╭─ DATA BLOCK

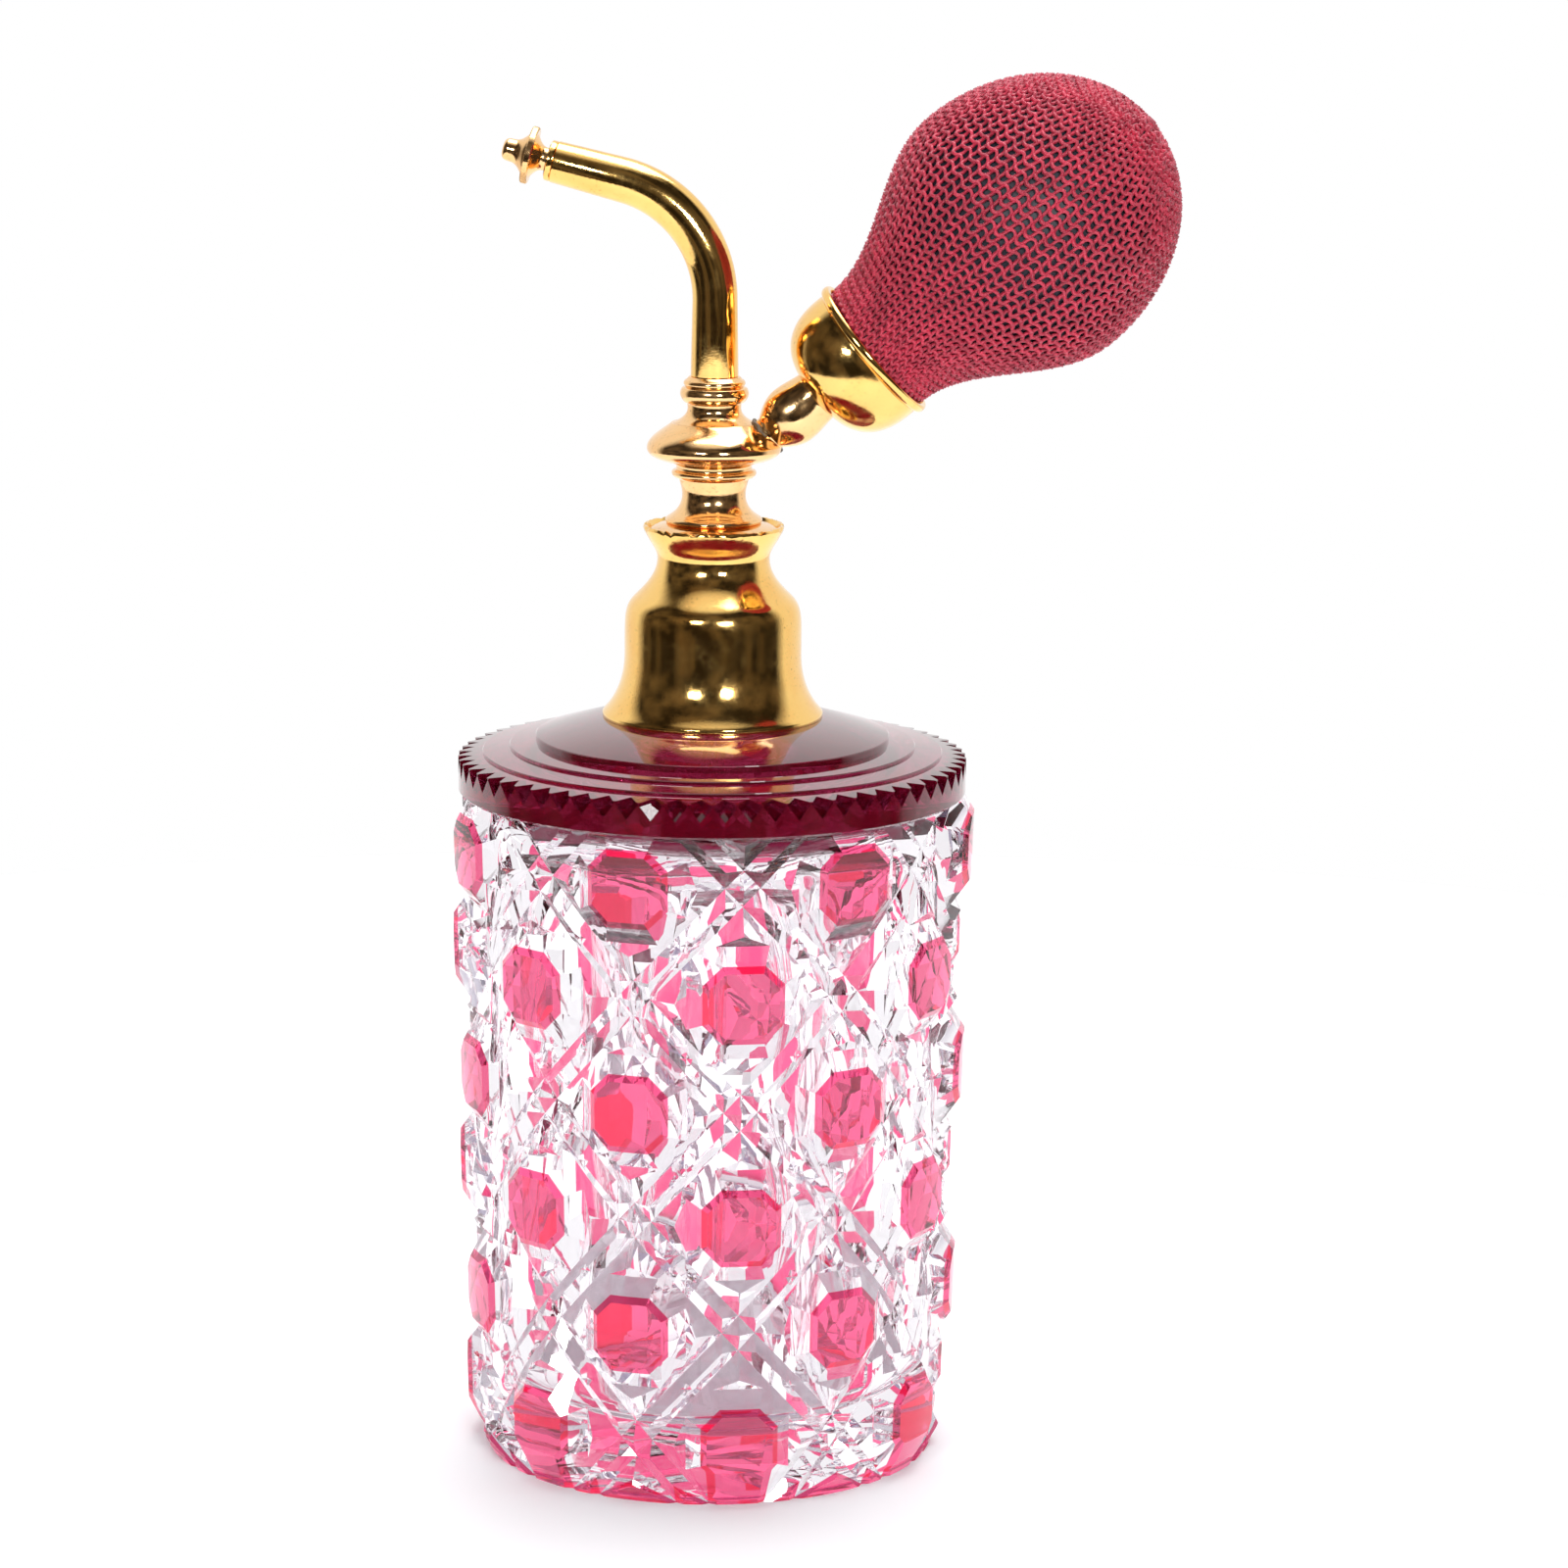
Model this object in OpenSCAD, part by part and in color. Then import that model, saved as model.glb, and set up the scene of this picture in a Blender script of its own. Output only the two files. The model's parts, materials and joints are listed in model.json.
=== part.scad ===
// Perfume atomiser with a squeeze bulb: a cut crystal bottle cased in ruby glass, a gilt
// brass collar, a screw-in head with a bent spout and a side arm, and a net-covered
// rubber bulb. The origin is the centre of the bottle's flat base, +Z is up, the spout
// points to -X and the bulb to +X. Lengths are in millimetres.

/* [Bottle] */
// Height of the cut glass wall, from the base to the ruby shoulder
body_h = 87.6; // [86.5:0.1:88.2]
// Radius that the wall's taper would have at the base
body_r = 31.69; // [31:0.05:32.5]
// Growth of the wall's radius for each millimetre of height
body_taper = 0.0285; // [0.02:0.0005:0.035]
// Radius of the flat base inside the bottom bevel
foot_r = 29.46; // [28.5:0.05:30]
// Height of the bottom bevel
foot_h = 5; // [4:0.1:6]
// Radius of the perfume chamber
chamber_r = 25; // [23:0.1:26]
// Height of the perfume chamber's floor
chamber_floor = 8; // [6:0.1:12]
// Outer radius of the glass neck
neck_r = 9.5; // [9.2:0.05:9.6]
// Radius of the neck's bore
neck_bore_r = 6.5; // [6:0.05:7]
// Height of the glass lip
neck_top = 112; // [111.5:0.05:112]

/* [Cutting] */
// Number of ruby buttons in each row
buttons_per_row = 7; // [5:1:9]
// Number of rows of buttons
button_rows = 6; // [4:1:6]
// Distance between rows
row_pitch = 14.556; // [14:0.01:14.6]
// Height of the bottom row's centre
first_row_z = 8.27; // [8:0.01:8.6]
// Direction of the first button in the odd rows, from +X
odd_row_turn = 256.8; // [0:0.1:360]
// Depth of the upright and level mitre cuts
cut_depth = 2.16; // [1.8:0.01:2.4]
// Depth of a cut divided by half its width
cut_slope = 0.7; // [0.6:0.01:0.8]
// Thickness of the ruby casing
casing_t = 0.6; // [0.4:0.05:0.9]
// Width of a button's flat face
button_w = 9.4; // [8.5:0.1:10]
// Height of a button's flat face
button_h = 9; // [8.5:0.1:9.6]
// Length cut from each corner of a button
button_corner = 2.5; // [1.5:0.1:3]
// Number of notches round the shoulder's edge
notches = 66; // [40:1:80]
// Depth of a shoulder notch
notch_depth = 1.1; // [0.6:0.05:1.3]

/* [Shoulder] */
// Radius of the ruby shoulder
shoulder_r = 32.95; // [32.5:0.05:33.2]
// Height of the shoulder's top edge
shoulder_top = 92.1; // [91.5:0.1:92.6]
// Radii of the shoulder's three steps, from the lowest
step_r = [29.7, 26.2, 22.8]; // [22:0.1:31]
// Heights of the shoulder's three steps, from the lowest
step_z = [92.9, 93.7, 95]; // [92.2:0.1:96]

/* [Collar] */
// Radius of the bell collar's rim
bell_r = 14.28; // [14:0.01:14.5]
// Height of the bell collar's rim
bell_z = 97.3; // [97.3:0.01:97.4]
// Radius of the bell collar's waist
bell_waist_r = 11.45; // [11.4:0.01:11.6]
// Radius of the collar's throat, under its lip
throat_r = 7.25; // [7.2:0.01:7.4]
// Radius of the collar's lip
lip_r = 9.1; // [9:0.01:9.3]
// Height of the collar's lip
lip_z = 122.3; // [122.2:0.01:122.4]
// Major radius of the screw thread
thread_r = 5; // [4.5:0.05:5.1]
// Rise of the head for each turn
thread_pitch = 1; // [0.8:0.1:1.2]

/* [Head] */
// Radius of the head's ring-shaped knop
knop_r = 8.68; // [8.4:0.01:9]
// Height of the knop's widest line
knop_z = 132.25; // [132.2:0.01:132.4]
// Radius of the spout tube at its foot
spout_r = 3.08; // [3:0.01:3.2]
// Radius of the spout tube at its end
spout_end_r = 2.68; // [2.6:0.01:2.8]
// Radius of the spout's bend
bend_r = 15.5; // [15:0.1:16]
// Angle that the spout turns through
bend_angle = 76; // [74:0.5:78]
// Height at which the spout starts to bend
bend_z = 151.3; // [150:0.1:152]
// Length of the straight end of the spout
spout_end_l = 9.15; // [8:0.05:10]
// Radius of the knurled nozzle ring
nozzle_r = 3.7; // [3.4:0.05:4]
// Number of teeth in the nozzle's knurl
knurl_teeth = 48; // [36:1:60]

/* [Bulb] */
// Height at which the arm's axis meets the head's axis
arm_z = 128.2; // [128.1:0.05:128.3]
// Angle of the arm and bulb above level
arm_rise = 40; // [40:1:40]
// Distance along the arm's axis to the cup's rim
rim_s = 27.15; // [27:0.05:27.3]
// Radius of the cup's rolled rim
rim_r = 10.1; // [10:0.05:10.2]
// Radius of the net cover where it leaves the cup
net_neck_r = 9.1; // [9:0.05:9.1]
// Greatest radius of the net cover
net_r = 18.5; // [18:0.1:19]
// Distance from the rim to the bulb's widest line
net_wide_s = 23.5; // [22:0.1:25]
// Length of the bulb beyond its widest line
net_tail_l = 21.7; // [21.5:0.1:22.5]
// Thickness of the net cover
net_t = 0.75; // [0.6:0.05:0.8]
// Thickness of the rubber wall
rubber_t = 1.6; // [1.2:0.1:2]

/* [Inside] */
// Outer radius of the glass dip tube
dip_r = 1.5; // [1.3:0.05:1.6]
// Height of the dip tube's open end
dip_z = 10.5; // [10:0.5:14]
// Outer radius of the liquid tube inside the spout
liquid_r = 0.8; // [0.7:0.05:0.9]
// Running clearance between pieces that turn or slide
fit = 0.05; // [0.03:0.01:0.08]
// Travel of each valve ball
ball_travel = 0.7; // [0.5:0.05:0.7]

/* [Hidden] */
$fn = 96;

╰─

» WHAT YOU SHOULD DO: Recopy all the lines exactly as they appear.

» THE COMPLETED TASK:
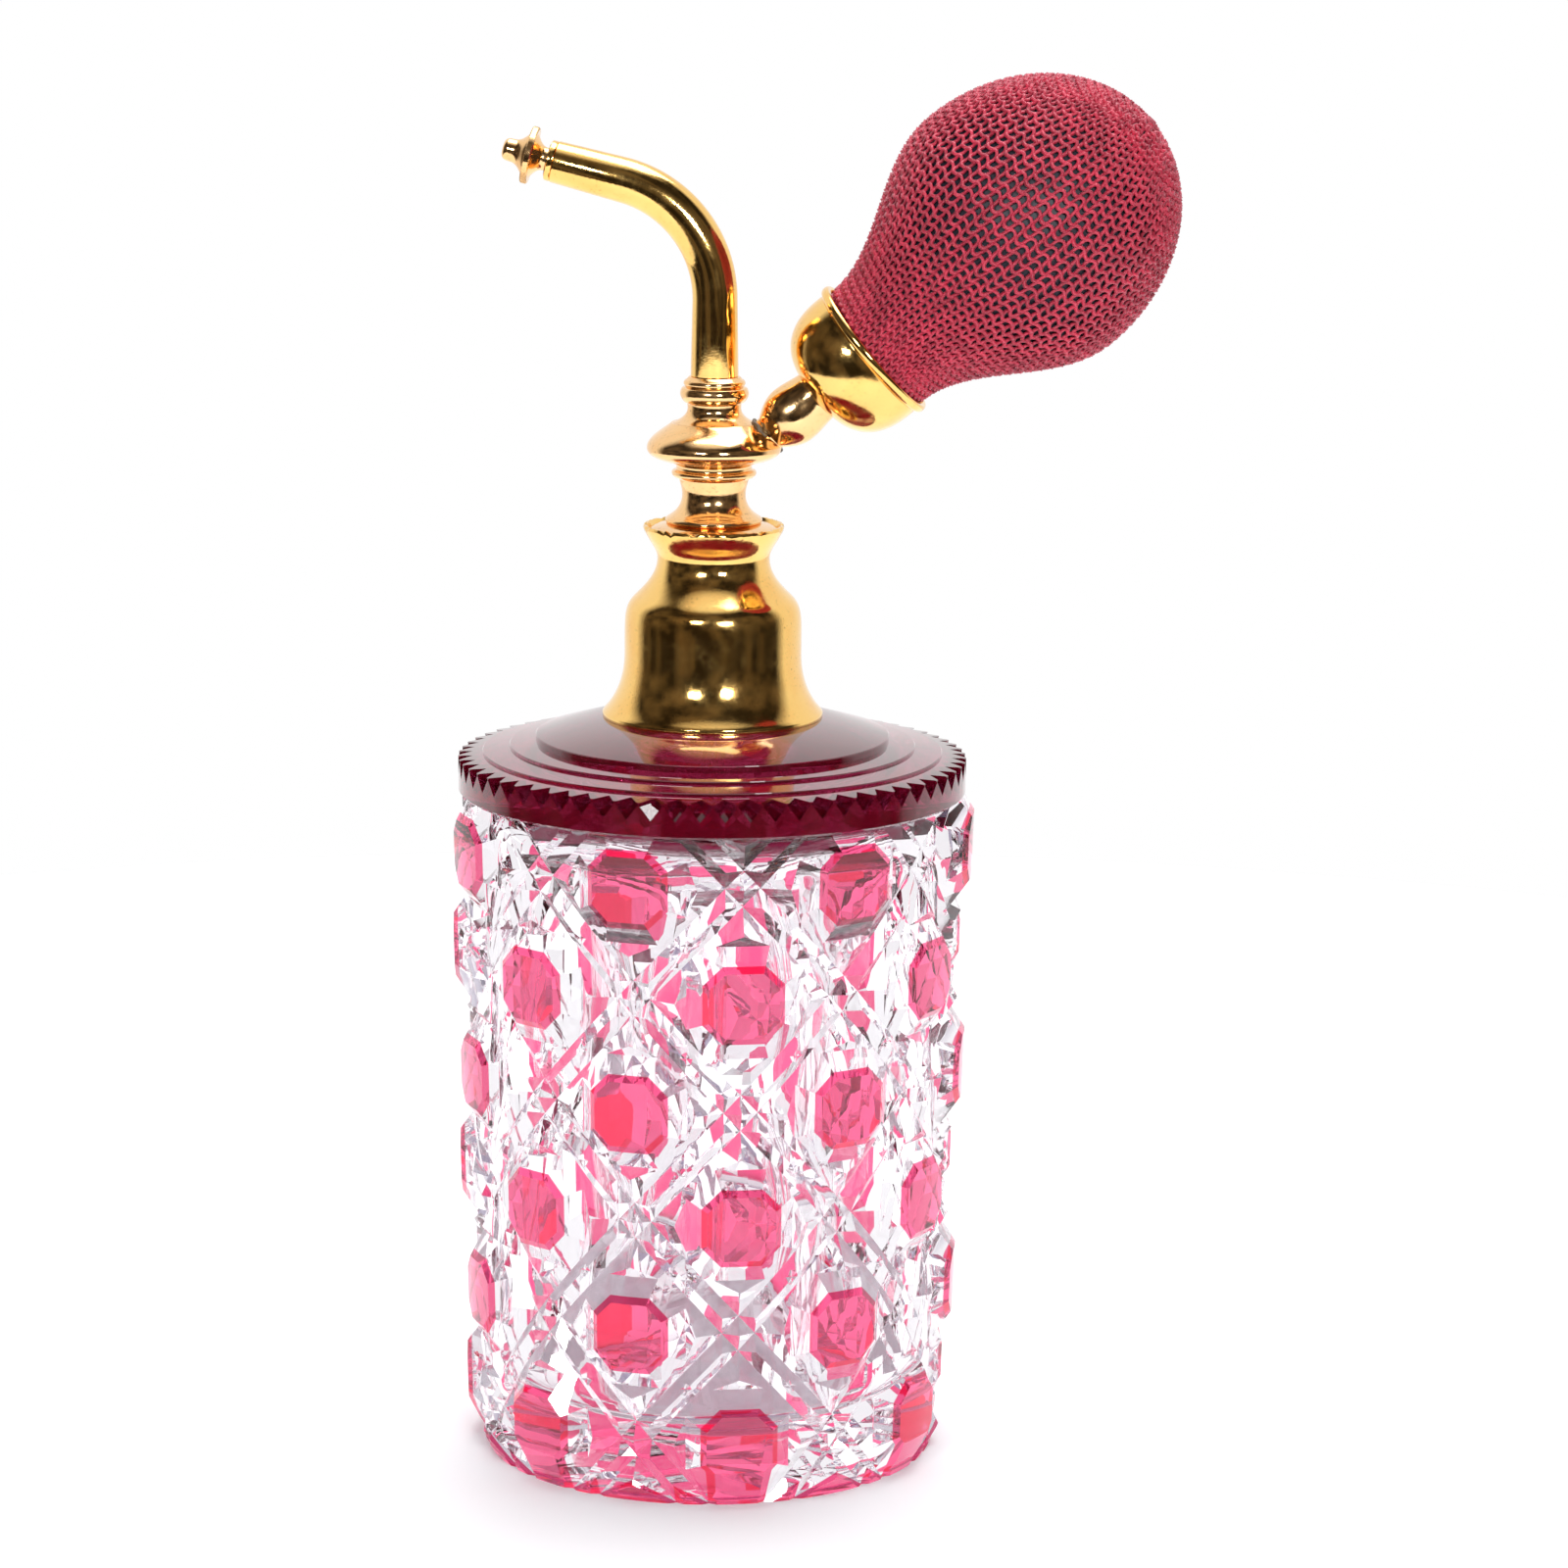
Model this object in OpenSCAD, part by part and in color. Then import that model, saved as model.glb, and set up the scene of this picture in a Blender script of its own. Output only the two files. The model's parts, materials and joints are listed in model.json.
=== part.scad ===
// Perfume atomiser with a squeeze bulb: a cut crystal bottle cased in ruby glass, a gilt
// brass collar, a screw-in head with a bent spout and a side arm, and a net-covered
// rubber bulb. The origin is the centre of the bottle's flat base, +Z is up, the spout
// points to -X and the bulb to +X. Lengths are in millimetres.

/* [Bottle] */
// Height of the cut glass wall, from the base to the ruby shoulder
body_h = 87.6; // [86.5:0.1:88.2]
// Radius that the wall's taper would have at the base
body_r = 31.69; // [31:0.05:32.5]
// Growth of the wall's radius for each millimetre of height
body_taper = 0.0285; // [0.02:0.0005:0.035]
// Radius of the flat base inside the bottom bevel
foot_r = 29.46; // [28.5:0.05:30]
// Height of the bottom bevel
foot_h = 5; // [4:0.1:6]
// Radius of the perfume chamber
chamber_r = 25; // [23:0.1:26]
// Height of the perfume chamber's floor
chamber_floor = 8; // [6:0.1:12]
// Outer radius of the glass neck
neck_r = 9.5; // [9.2:0.05:9.6]
// Radius of the neck's bore
neck_bore_r = 6.5; // [6:0.05:7]
// Height of the glass lip
neck_top = 112; // [111.5:0.05:112]

/* [Cutting] */
// Number of ruby buttons in each row
buttons_per_row = 7; // [5:1:9]
// Number of rows of buttons
button_rows = 6; // [4:1:6]
// Distance between rows
row_pitch = 14.556; // [14:0.01:14.6]
// Height of the bottom row's centre
first_row_z = 8.27; // [8:0.01:8.6]
// Direction of the first button in the odd rows, from +X
odd_row_turn = 256.8; // [0:0.1:360]
// Depth of the upright and level mitre cuts
cut_depth = 2.16; // [1.8:0.01:2.4]
// Depth of a cut divided by half its width
cut_slope = 0.7; // [0.6:0.01:0.8]
// Thickness of the ruby casing
casing_t = 0.6; // [0.4:0.05:0.9]
// Width of a button's flat face
button_w = 9.4; // [8.5:0.1:10]
// Height of a button's flat face
button_h = 9; // [8.5:0.1:9.6]
// Length cut from each corner of a button
button_corner = 2.5; // [1.5:0.1:3]
// Number of notches round the shoulder's edge
notches = 66; // [40:1:80]
// Depth of a shoulder notch
notch_depth = 1.1; // [0.6:0.05:1.3]

/* [Shoulder] */
// Radius of the ruby shoulder
shoulder_r = 32.95; // [32.5:0.05:33.2]
// Height of the shoulder's top edge
shoulder_top = 92.1; // [91.5:0.1:92.6]
// Radii of the shoulder's three steps, from the lowest
step_r = [29.7, 26.2, 22.8]; // [22:0.1:31]
// Heights of the shoulder's three steps, from the lowest
step_z = [92.9, 93.7, 95]; // [92.2:0.1:96]

/* [Collar] */
// Radius of the bell collar's rim
bell_r = 14.28; // [14:0.01:14.5]
// Height of the bell collar's rim
bell_z = 97.3; // [97.3:0.01:97.4]
// Radius of the bell collar's waist
bell_waist_r = 11.45; // [11.4:0.01:11.6]
// Radius of the collar's throat, under its lip
throat_r = 7.25; // [7.2:0.01:7.4]
// Radius of the collar's lip
lip_r = 9.1; // [9:0.01:9.3]
// Height of the collar's lip
lip_z = 122.3; // [122.2:0.01:122.4]
// Major radius of the screw thread
thread_r = 5; // [4.5:0.05:5.1]
// Rise of the head for each turn
thread_pitch = 1; // [0.8:0.1:1.2]

/* [Head] */
// Radius of the head's ring-shaped knop
knop_r = 8.68; // [8.4:0.01:9]
// Height of the knop's widest line
knop_z = 132.25; // [132.2:0.01:132.4]
// Radius of the spout tube at its foot
spout_r = 3.08; // [3:0.01:3.2]
// Radius of the spout tube at its end
spout_end_r = 2.68; // [2.6:0.01:2.8]
// Radius of the spout's bend
bend_r = 15.5; // [15:0.1:16]
// Angle that the spout turns through
bend_angle = 76; // [74:0.5:78]
// Height at which the spout starts to bend
bend_z = 151.3; // [150:0.1:152]
// Length of the straight end of the spout
spout_end_l = 9.15; // [8:0.05:10]
// Radius of the knurled nozzle ring
nozzle_r = 3.7; // [3.4:0.05:4]
// Number of teeth in the nozzle's knurl
knurl_teeth = 48; // [36:1:60]

/* [Bulb] */
// Height at which the arm's axis meets the head's axis
arm_z = 128.2; // [128.1:0.05:128.3]
// Angle of the arm and bulb above level
arm_rise = 40; // [40:1:40]
// Distance along the arm's axis to the cup's rim
rim_s = 27.15; // [27:0.05:27.3]
// Radius of the cup's rolled rim
rim_r = 10.1; // [10:0.05:10.2]
// Radius of the net cover where it leaves the cup
net_neck_r = 9.1; // [9:0.05:9.1]
// Greatest radius of the net cover
net_r = 18.5; // [18:0.1:19]
// Distance from the rim to the bulb's widest line
net_wide_s = 23.5; // [22:0.1:25]
// Length of the bulb beyond its widest line
net_tail_l = 21.7; // [21.5:0.1:22.5]
// Thickness of the net cover
net_t = 0.75; // [0.6:0.05:0.8]
// Thickness of the rubber wall
rubber_t = 1.6; // [1.2:0.1:2]

/* [Inside] */
// Outer radius of the glass dip tube
dip_r = 1.5; // [1.3:0.05:1.6]
// Height of the dip tube's open end
dip_z = 10.5; // [10:0.5:14]
// Outer radius of the liquid tube inside the spout
liquid_r = 0.8; // [0.7:0.05:0.9]
// Running clearance between pieces that turn or slide
fit = 0.05; // [0.03:0.01:0.08]
// Travel of each valve ball
ball_travel = 0.7; // [0.5:0.05:0.7]

/* [Hidden] */
$fn = 96;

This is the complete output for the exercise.